• Exercise description
Transcribe each record below word for word.

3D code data
^^^^^^^^^^^^^^^^

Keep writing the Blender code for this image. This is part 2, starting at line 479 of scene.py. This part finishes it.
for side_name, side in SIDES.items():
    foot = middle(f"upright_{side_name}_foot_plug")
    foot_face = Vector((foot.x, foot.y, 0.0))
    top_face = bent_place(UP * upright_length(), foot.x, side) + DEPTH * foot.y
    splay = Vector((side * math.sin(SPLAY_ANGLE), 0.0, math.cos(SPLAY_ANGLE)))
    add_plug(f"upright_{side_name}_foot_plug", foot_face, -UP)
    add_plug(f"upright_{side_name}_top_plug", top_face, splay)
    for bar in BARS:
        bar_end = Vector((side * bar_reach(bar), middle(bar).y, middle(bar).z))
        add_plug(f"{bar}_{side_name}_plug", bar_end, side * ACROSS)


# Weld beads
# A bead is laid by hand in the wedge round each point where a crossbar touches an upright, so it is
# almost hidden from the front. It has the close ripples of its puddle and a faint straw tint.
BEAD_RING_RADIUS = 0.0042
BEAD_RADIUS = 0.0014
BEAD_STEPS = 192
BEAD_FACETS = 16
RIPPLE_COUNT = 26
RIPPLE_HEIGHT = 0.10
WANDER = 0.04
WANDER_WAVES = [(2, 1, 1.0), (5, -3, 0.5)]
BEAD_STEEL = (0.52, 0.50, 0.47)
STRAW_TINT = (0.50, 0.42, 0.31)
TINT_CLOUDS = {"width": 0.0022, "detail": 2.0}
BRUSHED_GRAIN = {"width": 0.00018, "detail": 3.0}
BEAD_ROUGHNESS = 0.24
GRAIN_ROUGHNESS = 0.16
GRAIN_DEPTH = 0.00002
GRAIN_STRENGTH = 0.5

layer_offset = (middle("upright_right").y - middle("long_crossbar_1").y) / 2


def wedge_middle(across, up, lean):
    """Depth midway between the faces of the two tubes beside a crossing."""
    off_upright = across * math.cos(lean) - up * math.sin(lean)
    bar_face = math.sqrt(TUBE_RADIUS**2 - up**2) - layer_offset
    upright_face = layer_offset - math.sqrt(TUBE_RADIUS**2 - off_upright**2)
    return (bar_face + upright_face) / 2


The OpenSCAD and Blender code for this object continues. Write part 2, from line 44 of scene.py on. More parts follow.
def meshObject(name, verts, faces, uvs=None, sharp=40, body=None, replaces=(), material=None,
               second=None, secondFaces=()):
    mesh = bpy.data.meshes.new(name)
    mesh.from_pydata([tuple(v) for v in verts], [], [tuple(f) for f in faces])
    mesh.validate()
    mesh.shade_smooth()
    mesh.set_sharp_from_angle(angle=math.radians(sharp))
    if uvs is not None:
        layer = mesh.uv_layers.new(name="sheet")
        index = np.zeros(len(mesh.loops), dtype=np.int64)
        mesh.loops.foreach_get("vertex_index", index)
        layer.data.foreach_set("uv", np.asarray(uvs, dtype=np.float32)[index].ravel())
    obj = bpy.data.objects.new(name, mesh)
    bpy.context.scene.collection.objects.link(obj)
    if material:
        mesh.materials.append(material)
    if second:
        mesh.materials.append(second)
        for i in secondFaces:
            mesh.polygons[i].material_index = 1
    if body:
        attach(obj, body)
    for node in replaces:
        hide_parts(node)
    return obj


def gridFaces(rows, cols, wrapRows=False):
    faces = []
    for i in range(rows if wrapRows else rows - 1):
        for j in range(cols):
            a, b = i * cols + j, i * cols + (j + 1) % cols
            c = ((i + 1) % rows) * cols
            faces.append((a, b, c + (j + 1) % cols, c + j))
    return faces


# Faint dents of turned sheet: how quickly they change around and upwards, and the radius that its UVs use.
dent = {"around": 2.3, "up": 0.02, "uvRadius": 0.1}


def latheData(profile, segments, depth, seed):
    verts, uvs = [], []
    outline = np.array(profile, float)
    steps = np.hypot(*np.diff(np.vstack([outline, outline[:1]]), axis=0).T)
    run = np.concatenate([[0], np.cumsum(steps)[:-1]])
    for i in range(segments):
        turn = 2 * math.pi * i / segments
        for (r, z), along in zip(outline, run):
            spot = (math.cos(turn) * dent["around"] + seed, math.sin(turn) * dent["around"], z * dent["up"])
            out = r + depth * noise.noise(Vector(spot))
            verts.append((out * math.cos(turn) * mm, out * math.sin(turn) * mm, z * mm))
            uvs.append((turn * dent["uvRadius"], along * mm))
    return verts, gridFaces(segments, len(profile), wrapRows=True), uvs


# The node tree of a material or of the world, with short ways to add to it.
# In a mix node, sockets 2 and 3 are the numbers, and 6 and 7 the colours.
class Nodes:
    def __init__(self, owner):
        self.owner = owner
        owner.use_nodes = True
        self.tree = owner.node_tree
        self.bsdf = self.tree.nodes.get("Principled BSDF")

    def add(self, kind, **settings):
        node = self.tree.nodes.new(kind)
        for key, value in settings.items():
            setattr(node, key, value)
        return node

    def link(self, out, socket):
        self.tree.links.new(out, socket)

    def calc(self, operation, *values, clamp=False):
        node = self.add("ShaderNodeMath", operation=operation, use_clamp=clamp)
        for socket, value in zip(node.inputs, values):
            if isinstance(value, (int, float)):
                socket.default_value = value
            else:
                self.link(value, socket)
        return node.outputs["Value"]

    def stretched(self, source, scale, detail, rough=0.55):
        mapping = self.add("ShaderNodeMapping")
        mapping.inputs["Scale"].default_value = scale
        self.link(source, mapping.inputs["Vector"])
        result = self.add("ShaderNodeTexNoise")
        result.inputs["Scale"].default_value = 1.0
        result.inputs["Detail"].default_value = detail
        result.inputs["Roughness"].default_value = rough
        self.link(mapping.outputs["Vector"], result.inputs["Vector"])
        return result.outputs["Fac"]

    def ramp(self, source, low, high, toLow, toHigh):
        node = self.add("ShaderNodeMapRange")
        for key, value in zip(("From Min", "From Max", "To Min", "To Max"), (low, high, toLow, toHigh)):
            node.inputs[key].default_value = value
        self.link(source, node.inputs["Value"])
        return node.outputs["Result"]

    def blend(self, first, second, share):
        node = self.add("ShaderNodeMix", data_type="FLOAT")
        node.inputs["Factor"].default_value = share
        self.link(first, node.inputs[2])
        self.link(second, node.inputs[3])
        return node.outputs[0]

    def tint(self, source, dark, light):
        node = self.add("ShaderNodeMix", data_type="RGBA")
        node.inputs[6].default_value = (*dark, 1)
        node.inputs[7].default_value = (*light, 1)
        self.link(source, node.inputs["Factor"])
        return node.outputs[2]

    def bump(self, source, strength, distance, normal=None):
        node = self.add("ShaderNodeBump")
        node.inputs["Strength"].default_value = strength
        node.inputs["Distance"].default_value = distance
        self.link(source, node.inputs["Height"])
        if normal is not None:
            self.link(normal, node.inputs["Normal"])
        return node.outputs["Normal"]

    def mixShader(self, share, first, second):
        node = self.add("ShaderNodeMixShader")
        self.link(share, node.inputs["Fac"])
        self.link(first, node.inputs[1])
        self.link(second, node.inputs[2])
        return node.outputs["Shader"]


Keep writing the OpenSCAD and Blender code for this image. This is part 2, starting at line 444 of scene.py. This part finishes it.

^^^^^^^^^^^^^^^^

• Full answer
Keep writing the Blender code for this image. This is part 2, starting at line 479 of scene.py. This part finishes it.
for side_name, side in SIDES.items():
    foot = middle(f"upright_{side_name}_foot_plug")
    foot_face = Vector((foot.x, foot.y, 0.0))
    top_face = bent_place(UP * upright_length(), foot.x, side) + DEPTH * foot.y
    splay = Vector((side * math.sin(SPLAY_ANGLE), 0.0, math.cos(SPLAY_ANGLE)))
    add_plug(f"upright_{side_name}_foot_plug", foot_face, -UP)
    add_plug(f"upright_{side_name}_top_plug", top_face, splay)
    for bar in BARS:
        bar_end = Vector((side * bar_reach(bar), middle(bar).y, middle(bar).z))
        add_plug(f"{bar}_{side_name}_plug", bar_end, side * ACROSS)


# Weld beads
# A bead is laid by hand in the wedge round each point where a crossbar touches an upright, so it is
# almost hidden from the front. It has the close ripples of its puddle and a faint straw tint.
BEAD_RING_RADIUS = 0.0042
BEAD_RADIUS = 0.0014
BEAD_STEPS = 192
BEAD_FACETS = 16
RIPPLE_COUNT = 26
RIPPLE_HEIGHT = 0.10
WANDER = 0.04
WANDER_WAVES = [(2, 1, 1.0), (5, -3, 0.5)]
BEAD_STEEL = (0.52, 0.50, 0.47)
STRAW_TINT = (0.50, 0.42, 0.31)
TINT_CLOUDS = {"width": 0.0022, "detail": 2.0}
BRUSHED_GRAIN = {"width": 0.00018, "detail": 3.0}
BEAD_ROUGHNESS = 0.24
GRAIN_ROUGHNESS = 0.16
GRAIN_DEPTH = 0.00002
GRAIN_STRENGTH = 0.5

layer_offset = (middle("upright_right").y - middle("long_crossbar_1").y) / 2


def wedge_middle(across, up, lean):
    """Depth midway between the faces of the two tubes beside a crossing."""
    off_upright = across * math.cos(lean) - up * math.sin(lean)
    bar_face = math.sqrt(TUBE_RADIUS**2 - up**2) - layer_offset
    upright_face = layer_offset - math.sqrt(TUBE_RADIUS**2 - off_upright**2)
    return (bar_face + upright_face) / 2


The OpenSCAD and Blender code for this object continues. Write part 2, from line 44 of scene.py on. More parts follow.
def meshObject(name, verts, faces, uvs=None, sharp=40, body=None, replaces=(), material=None,
               second=None, secondFaces=()):
    mesh = bpy.data.meshes.new(name)
    mesh.from_pydata([tuple(v) for v in verts], [], [tuple(f) for f in faces])
    mesh.validate()
    mesh.shade_smooth()
    mesh.set_sharp_from_angle(angle=math.radians(sharp))
    if uvs is not None:
        layer = mesh.uv_layers.new(name="sheet")
        index = np.zeros(len(mesh.loops), dtype=np.int64)
        mesh.loops.foreach_get("vertex_index", index)
        layer.data.foreach_set("uv", np.asarray(uvs, dtype=np.float32)[index].ravel())
    obj = bpy.data.objects.new(name, mesh)
    bpy.context.scene.collection.objects.link(obj)
    if material:
        mesh.materials.append(material)
    if second:
        mesh.materials.append(second)
        for i in secondFaces:
            mesh.polygons[i].material_index = 1
    if body:
        attach(obj, body)
    for node in replaces:
        hide_parts(node)
    return obj


def gridFaces(rows, cols, wrapRows=False):
    faces = []
    for i in range(rows if wrapRows else rows - 1):
        for j in range(cols):
            a, b = i * cols + j, i * cols + (j + 1) % cols
            c = ((i + 1) % rows) * cols
            faces.append((a, b, c + (j + 1) % cols, c + j))
    return faces


# Faint dents of turned sheet: how quickly they change around and upwards, and the radius that its UVs use.
dent = {"around": 2.3, "up": 0.02, "uvRadius": 0.1}


def latheData(profile, segments, depth, seed):
    verts, uvs = [], []
    outline = np.array(profile, float)
    steps = np.hypot(*np.diff(np.vstack([outline, outline[:1]]), axis=0).T)
    run = np.concatenate([[0], np.cumsum(steps)[:-1]])
    for i in range(segments):
        turn = 2 * math.pi * i / segments
        for (r, z), along in zip(outline, run):
            spot = (math.cos(turn) * dent["around"] + seed, math.sin(turn) * dent["around"], z * dent["up"])
            out = r + depth * noise.noise(Vector(spot))
            verts.append((out * math.cos(turn) * mm, out * math.sin(turn) * mm, z * mm))
            uvs.append((turn * dent["uvRadius"], along * mm))
    return verts, gridFaces(segments, len(profile), wrapRows=True), uvs


# The node tree of a material or of the world, with short ways to add to it.
# In a mix node, sockets 2 and 3 are the numbers, and 6 and 7 the colours.
class Nodes:
    def __init__(self, owner):
        self.owner = owner
        owner.use_nodes = True
        self.tree = owner.node_tree
        self.bsdf = self.tree.nodes.get("Principled BSDF")

    def add(self, kind, **settings):
        node = self.tree.nodes.new(kind)
        for key, value in settings.items():
            setattr(node, key, value)
        return node

    def link(self, out, socket):
        self.tree.links.new(out, socket)

    def calc(self, operation, *values, clamp=False):
        node = self.add("ShaderNodeMath", operation=operation, use_clamp=clamp)
        for socket, value in zip(node.inputs, values):
            if isinstance(value, (int, float)):
                socket.default_value = value
            else:
                self.link(value, socket)
        return node.outputs["Value"]

    def stretched(self, source, scale, detail, rough=0.55):
        mapping = self.add("ShaderNodeMapping")
        mapping.inputs["Scale"].default_value = scale
        self.link(source, mapping.inputs["Vector"])
        result = self.add("ShaderNodeTexNoise")
        result.inputs["Scale"].default_value = 1.0
        result.inputs["Detail"].default_value = detail
        result.inputs["Roughness"].default_value = rough
        self.link(mapping.outputs["Vector"], result.inputs["Vector"])
        return result.outputs["Fac"]

    def ramp(self, source, low, high, toLow, toHigh):
        node = self.add("ShaderNodeMapRange")
        for key, value in zip(("From Min", "From Max", "To Min", "To Max"), (low, high, toLow, toHigh)):
            node.inputs[key].default_value = value
        self.link(source, node.inputs["Value"])
        return node.outputs["Result"]

    def blend(self, first, second, share):
        node = self.add("ShaderNodeMix", data_type="FLOAT")
        node.inputs["Factor"].default_value = share
        self.link(first, node.inputs[2])
        self.link(second, node.inputs[3])
        return node.outputs[0]

    def tint(self, source, dark, light):
        node = self.add("ShaderNodeMix", data_type="RGBA")
        node.inputs[6].default_value = (*dark, 1)
        node.inputs[7].default_value = (*light, 1)
        self.link(source, node.inputs["Factor"])
        return node.outputs[2]

    def bump(self, source, strength, distance, normal=None):
        node = self.add("ShaderNodeBump")
        node.inputs["Strength"].default_value = strength
        node.inputs["Distance"].default_value = distance
        self.link(source, node.inputs["Height"])
        if normal is not None:
            self.link(normal, node.inputs["Normal"])
        return node.outputs["Normal"]

    def mixShader(self, share, first, second):
        node = self.add("ShaderNodeMixShader")
        self.link(share, node.inputs["Fac"])
        self.link(first, node.inputs[1])
        self.link(second, node.inputs[2])
        return node.outputs["Shader"]


Keep writing the OpenSCAD and Blender code for this image. This is part 2, starting at line 444 of scene.py. This part finishes it.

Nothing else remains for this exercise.